An Interview with Hugh Marsh
Canadian musician Hugh Marsh has captured the attention
of audiences around the world with his unique, cross-cultural brand of
improvisational violin. In addition to his solo work, Marsh's playing
has complemented the music of popular and classical artists from many
different countries including Robert Palmer, Loreena
McKennitt and Ihsan
Özgen. In Istanbul, Turkey on May 28,1999 Marsh teamed up with other
Canadian and Turkish musicians, including Özgen and Mercan
Dede, to produce an event of exceptional artistry. Immediately following
the concert, Marsh spoke with Ates Temeltas, president of Golden Horn
Records (USA), to discuss the artist's current success and future projects
which includes a collaborative work with Özgen to be released by Golden
Temeltas: "Welcome to Istanbul."
Hugh Marsh: "Thank you."
A.T.: "When was the first time
that these sounds from what we call the East came to you?"
H.M. : "Well, I think I've always listened to a really
wide variety of music.
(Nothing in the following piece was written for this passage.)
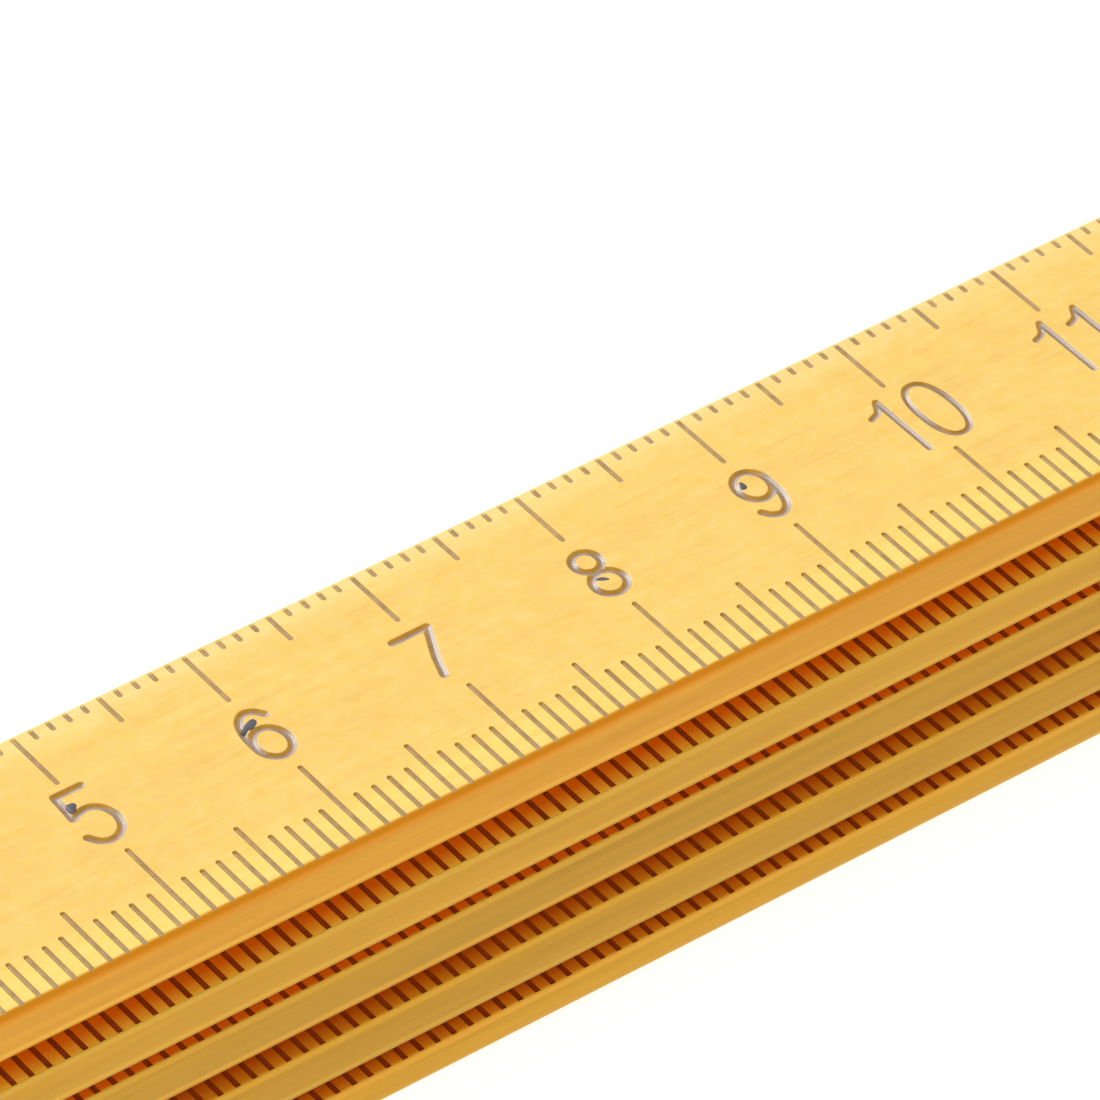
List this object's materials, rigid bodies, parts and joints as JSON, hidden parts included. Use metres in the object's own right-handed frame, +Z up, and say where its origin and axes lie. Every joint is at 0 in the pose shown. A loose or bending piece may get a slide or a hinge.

I've come across various influences over the course
of the last fifteen or twenty years and certainly (by) playing with Loreena
McKennitt and Rick
Lazar's Montuno Police, whose band I also play in. They're constantly
utilizing a lot of different music from different cultures. In Loreena's
case there is in some ways more of a nod to it. She investigates a lot.
It's more or less like a springboard to be able to, if you so desire,
go and search these things out for yourself.
I've also had the opportunity to play with a lot of
different musicians from different countries in the past. I've done three
records for an East Indian sarod player and also just worked with a Cuban
piano player. I've always been interested in the music from different
cultures. Generally what happens is I hear something that I like and then
I'll move and go and try to research it myself."
A.T.: "How did the collaboration
with the sarod player Pandev Pandit come about?"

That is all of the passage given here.